Right, so the key disconnection is down the middle of the F-ring, splitting it into two similar sized fragments. This is done about the F-G junction, so the G ring goes in at the same time, using an alkynylation to link them. Then the F ring was installed by Co-complex displacement of an alcohol, then the dissubstituted acetylene was oxidised by removal of a cobalt complex formed earlier. The G ring was then closed onto the resulting ketone, and the initial hemiketal reduced with BF3.OEt2 / Et3SiH.

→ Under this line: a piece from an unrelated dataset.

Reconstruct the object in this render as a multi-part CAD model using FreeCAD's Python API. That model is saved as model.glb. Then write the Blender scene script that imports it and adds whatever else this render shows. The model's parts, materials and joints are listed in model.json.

There’s a bit of an actual disconnect here, as I’ve no idea how the E ring was installed. One of the papers describes the synthesis of an E’FGH system, but the E’ ring described is the 6-membered analogue. And they buy it in. Moving on a bit, the D ring was created using the same approach mentioned earlier – alkynylation, Co-complex formation, followed by displacement of a propargyl alcohol. This brings the fragment back to a fused bis-pyran, and to more familiar strategies. (An oxidative cyclisation formed the C ring as a hemiketal, with BF3.OEt2 / Et3SiH used to reduce again). Eventually, this brings us back to the SM, methyl-alpha-D-glucoside.
The other large fragment is a more lengthy synthesis, as befits it’s more complex nature (more medium rings…). Formation of the H ring is done late-stage, through a particularly neat 1,4-addition. Prior to that, an asymmetric delivery of hydrogen to an exocyclic methylene on the I ring imparts the methyl stereocenter, with formation of the ring done using Co complexes as before. Union of the two (quite unequally sized) pieces was done using a Sonogashira coupling.
I’m not sure how they get from the starting material (a DHP) to the material show – they reference a previous paper, but I can’t find the actual steps used for this anywhere. Any ideas where it’s detailed?
The other piece is far better documented, with a typical spiroketalisaiton used to put in the L, M system in, using a SAD to install a glycol on the medium ring. That ring was build using the now over-familiar Co complex approach, again unifying similar sized chunks with acetylene chemistry. Taking the synthesis right-back to the starting material, however, unearths a flaw, in that elaboration of the sugar derivatives is far from efficient. Take the left-handside, a pyran evolved from a methyl alpha-D-glucopyranoside derivative – twenty one steps are required to get to it’s retrosynthetic parent. Urgh. However, as they start 1.2 kg, I guess they get the material through…
I want to write more about this synthesis – afterall, even though it’s enormously inefficient, it’s an epic feat. I’ll put on a bit of mechanistic action about the Co chemistry, and perhaps some of the couplings, but I’d like to have readers input on this one, as it’s quite a task. What do you like /dislike about this synthesis?